Maria Helena Semedo
Whether they live on Mount Kilimanjaro, in the Himalayas, in Chimanimani or in the Andes, women and girls in mountainous communities around the world have much in common: they are often the ones managing daily life in the mountains, as protectors of the land and biodiversity and keepers of traditional knowledge.
Men in these mountain communities often migrate to urban centres in search of work, leaving the women to deal with the workload back at home.
In addition to caring for their families, women manage mountain farms and small-scale businesses.
Their key roles as farmers, market sellers, business women, artisans, entrepreneurs and community leaders mean they have the potential to contribute hugely to climate change adaptation and conservation of ecosystems and biodiversity, particularly in rural areas.
Yet mountain communities share another commonality.
They are among the world’s poorest and most marginalised due to issues of accessibility.
Social inequalities, gender discrimination and traditional hierarchies hold mountain women back.
They often lack basic rights, have little access to credit, education, social protection schemes and information, and rarely participate in decisions within their own household, let alone more widely.
The Food and Agriculture Organisation of the United Nations (FAO) is the lead UN agency for International Mountain Day, which since 2003 has been observed on December 11 to create greater awareness of the importance of mountains to us all and to build alliances for positive change for mountain peoples.
This year — also proclaimed the United Nations International Year of Sustainable Mountain Development — the day highlights how “women move mountains” to protect this vital part of our environment and are the unsung heroes of sustainable social, economic and environmental development in mountain areas.
Today, a new report, entitled ‘Mountain women of the world: Challenges, resilience and collective power’, identifies the diverse challenges faced by mountain women in their different territories and the experiences they share.
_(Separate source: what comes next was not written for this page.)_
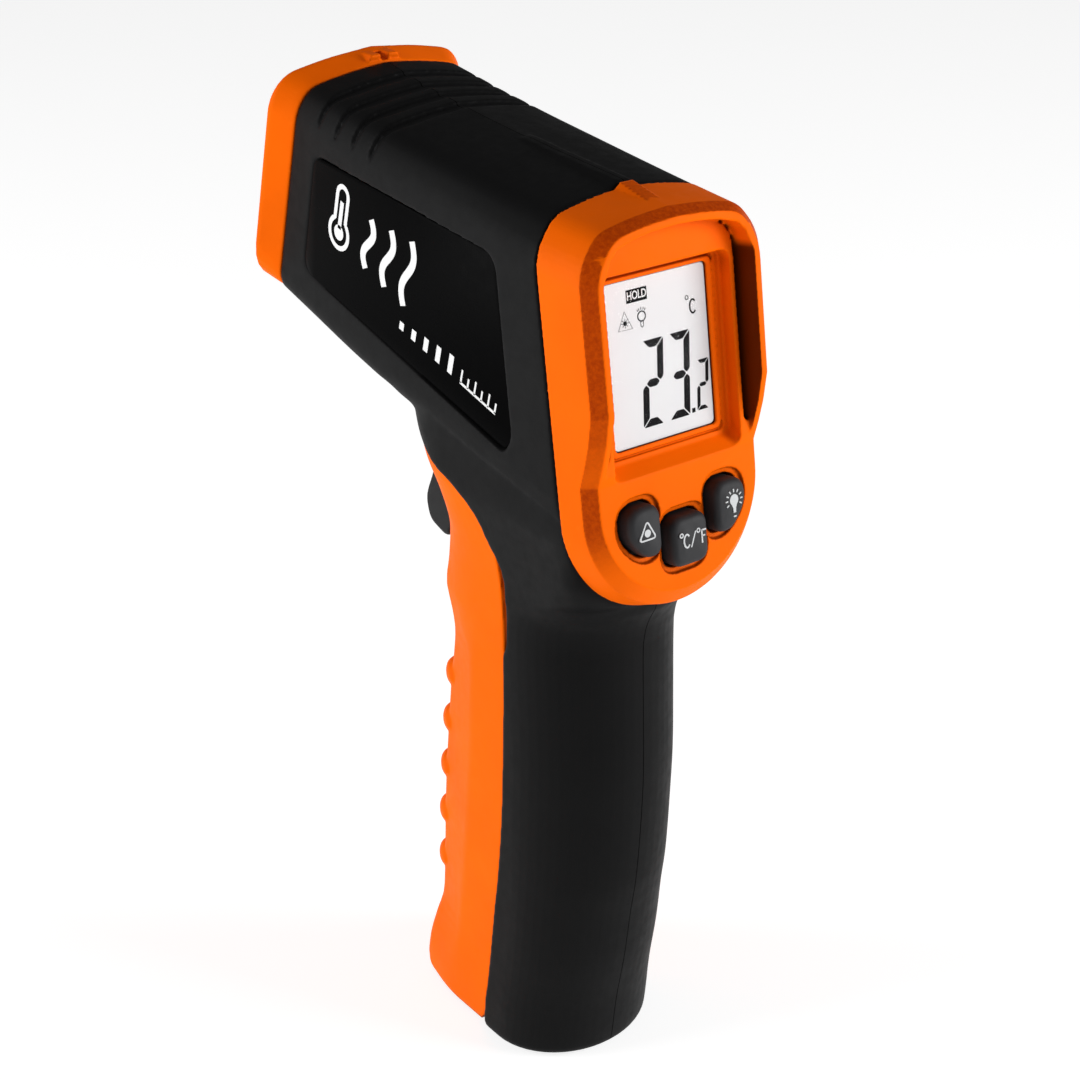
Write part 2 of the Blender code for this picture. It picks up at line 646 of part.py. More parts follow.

Produced jointly by FAO, the Mountain Partnership — a UN voluntary alliance of partners — and the Feminist Hiking Collective, it reveals results of a global survey and interviews with 304 women from mountains in eight different countries — a group facing constant discrimination and under extraordinary strain from external pressures in recent years.
Women represent close to 50 percent of the rural agricultural workforce in low-income countries, yet 70 percent of those surveyed reported facing discrimination and 76,7 percent said they faced additional barriers in their work, compared to men.
Almost all interviewees — 97,6 percent — reported feeling the impact of climate change and risk on their life and income, affecting everything from tourism and agriculture to water supplies.
The Covid-19 pandemic also slashed incomes by shutting down tourism overnight, further isolating these already marginalised women and exacerbating inequalities.
Yet the Covid-19 crisis also produced a breakthrough for many mountain women, as highlighted in our report.
Some 61 percent told us they connected with other women during the pandemic, some describing the liberating power of support networks, the “she-village” and collective action.
The Feminist Hiking Collective, which helps women become mountain guides despite social constraints, was set up in 2020 — the year Covid-19 struck — and has joined forces with several others to form a transnational network, Mountain Women of the World.
Nascent collectives of mountain women have enabled some to become involved in conservation work and mountaineering, which has traditionally been dominated by men, and are lobbying for their rights in all areas.
One group secured agreements for female mountain porters to carry lighter loads of supplies and equipment up the slopes than their male counterparts.
A message that resonated loudly at the recent UN Climate Conference (COP27) is that when rural women gain access to resources, services and opportunities and are given voice, they can move mountains, become a driving force against hunger, malnutrition, the climate crisis and rural poverty, and act as agents of change.
We must recognise the extraordinary strength and potential of mountain women and promote the networks that provide them visibility and support.
Collective action and targeted investments are needed at all levels to empower mountain women, close the gender gap, and enable women to continue moving mountains — stronger than ever.
◆ Maria Helena Semedo is the Deputy Director-General, Food and Agriculture Organisation of the United Nations.